Hukum acara pidana mewajibkan mereka yang terancam hukuman di atas 5 tahun penjara untuk didampingi pengacara yang mengerti bahasa dan seluruh proses persidangan. Perempuan asing yang tertangkap kasus narkoba itu memang didampingi pengacara, tetapi pengacara negara (pro-bono) yang tidak sepenuhnya bisa berkomunikasi baik, tidak mengerti bahasa Indonesia, dan tidak mengerti jalannya persidangan.

Bahkan, ketika hakim mengetuk palu menjatuhkan hukuman mati, ia tidak paham dan baru tahu setelah dijenguk oleh per- wakilan negaranya. Ada yang baru menyadari bahwa fakta terhadapnya selama proses persidangan  tidak benar setelah dia belajar bahasa Indonesia selama di penjara. Pertanyaan feminis terhadap hukum/proses persidangan adalah, apakah pengalaman dan realitas perempuan diperhitungkan oleh hukum?

Dalam logika hukum, tugas hakim adalah ”mencari kecocokan”  antara berita acara polisi, barang bukti, tuduhan jaksa, dan pasal undang-undang yang dikenakan. Jika semua unsur terpenuhi, secara prosedural sudah benar.

Ketiadaan perspektif perempuan

Apalagi, paradigma hakim sebagai ”corong undang-undang” masih sangat kuat, apakah  si pelaku  adalah produsen, bandar besar, kurir, pengguna, perempuan atau laki-laki,  tidak penting. Dengan ketiadaan perspektif perempuan, memang tidak akan tampak adanya relasi kuasa dalam jalinan aktor pengedaran narkoba. Tidak tampak adanya indikasi perdagangan perempuan. Hal yang tampak justru adanya unsur consent,   ”Perempuannya sukarela, kok.”

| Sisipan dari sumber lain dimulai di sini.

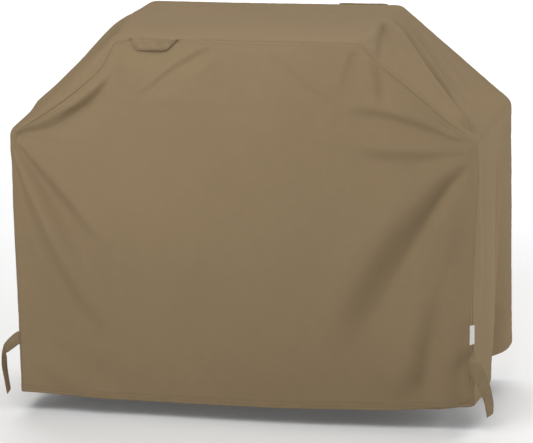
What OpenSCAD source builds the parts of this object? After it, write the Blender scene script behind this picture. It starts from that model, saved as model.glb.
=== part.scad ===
// Fabric cover for a wheeled barbecue: a front and a back panel joined by one long strip
// that makes both sides, both slopes and the flat top. It is open underneath.
// X runs to the right, Y to the back, Z up. The origin is on the underside of the flat top,
// in the middle of the cover's width and depth, where the cover hangs on the lid of the grill.

/* [Cover] */
// Width from side to side
cover_w = 1400; // [1100:10:1800]
// Depth from front to back
cover_d = 620; // [500:10:760]
// Height of the shoulders above the hem
shoulder_h = 792; // [600:1:900]
// Height of the flat top above the hem
top_h = 1080; // [1000:1:1200]
// Width of the flat top
top_w = 732; // [600:10:900]
// How far the flat top sits to the right of the middle
top_shift = 0; // [-30:1:30]
// Radius of the soft bend at each shoulder
shoulder_r = 40; // [20:5:80]
// Radius of the soft bend at each end of the top
peak_r = 45; // [20:5:80]
// Thickness of the coated cloth
cloth_t = 1.2; // [0.8:0.1:2]

/* [Hem and seams] */
// Height of the turned-up hem
hem_h = 25; // [15:1:40]
// Thickness of the turned-up hem
hem_t = 1.6; // [1:0.1:3]
// Width of the waterproof tape inside each seam
tape_w = 20; // [12:1:30]
// Thickness of the tape
tape_t = 0.5; // [0.3:0.1:1]
// Distance of the seam stitching from the panel's edge
stitch_in = 8; // [5:1:12]
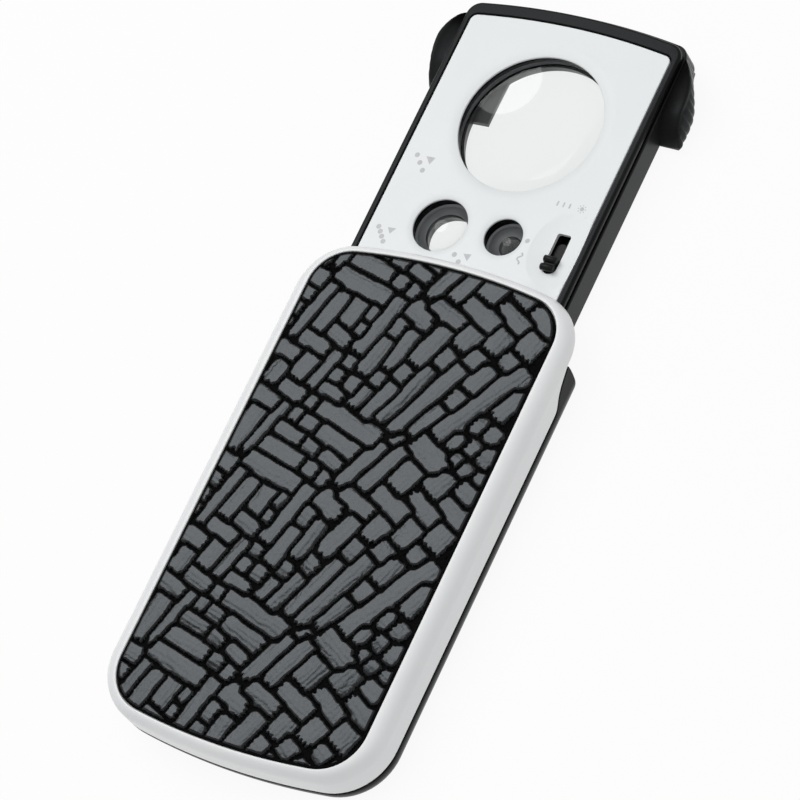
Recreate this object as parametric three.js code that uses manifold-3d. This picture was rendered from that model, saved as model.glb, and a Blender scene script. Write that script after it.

Tulisan ini tidak bermaksud menggugat hukum dan proses persidangan, tetapi hanya ingin menggambarkan pengalaman dan realitas  kemanusiaan para perempuan yang terjerat  kasus narkoba dengan akibat yang paling fatal. Para pengambil kebijakan dan Badan Narkotika Nasional (BNN) harus paham bagaimana narkoba sudah begitu masif memasuki ranah  keseharian para perempuan.

Lima hal

Pencegahannya harus sangat komprehensif  dan tepat. Beberapa hal dapat diusulkan.

Pertama, berantas kemiskinan karena sebagian besar orang miskin adalah perempuan, berstatus sebagai orangtua tunggal,  berpendidikan rendah, tidak memiliki pengetahuan hukum, dan mudah terjebak pengedaran narkoba.

Kedua, sosialisasi di kalangan keluarga agar anak perempuan mereka tidak terjerat dalam perekrutan perdagangan manusia, yang menjadikan mereka sebagai kurir narkoba.

Ketiga, penegak hukum harus bersih dari korupsi karena sukarnya pemberantasan narkoba berpangkal pada korupsi.

Keempat,  perkuat kerja sama kawasan antarnegara dalam pencegahan dan pemberantasan.

Kelima, penguatan perspektif perempuan di kalangan penegak hukum agar mampu dan peka dalam membuat pertimbangan dan putusan yang membedakan antara pelaku kejahatan narkoba dan korban perdagangan perempuan.